Gyula Polgár

Personal information
- Full name: Gyula Polgár
- Date of birth: 8 February 1912
- Place of birth: Hungary
- Date of death: 18 June 1992 (aged 80)
- Place of death: Sydney, Australia
- Height: 1.77 m (5 ft 10 in)
- Position: Defender

Senior career*
- Years: Team / Apps / (Gls)
- Ferencváros TC

International career
- 1932–1942: Hungary / 26 / (2)

Medal record
Representing Hungary
FIFA World Cup
| Runner-up | 1938 France |  |

= Gyula Polgár =

Hungarian footballer

Gyula Polgár (8 February 1912 – 18 June 1992) was a footballer who played for the Hungary national team. His birth name was Gyula Pigniczki.

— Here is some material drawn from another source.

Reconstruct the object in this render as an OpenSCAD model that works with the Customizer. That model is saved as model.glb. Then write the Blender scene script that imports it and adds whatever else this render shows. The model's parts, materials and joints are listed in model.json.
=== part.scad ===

He played for Hungary in the 1938 FIFA World Cup Final, having not competed in any of the earlier fixtures in the tournament.

At the time of the 1938 tournament he was playing his club football with Ferencváros TC.

After the 1938 World Cup, he played in a friendly for Hungary against Scotland on 7 December 1938. In total he made 26 appearances for Hungary between 1932 and 1942, and scored two goals.

He later worked as a coach in Australia.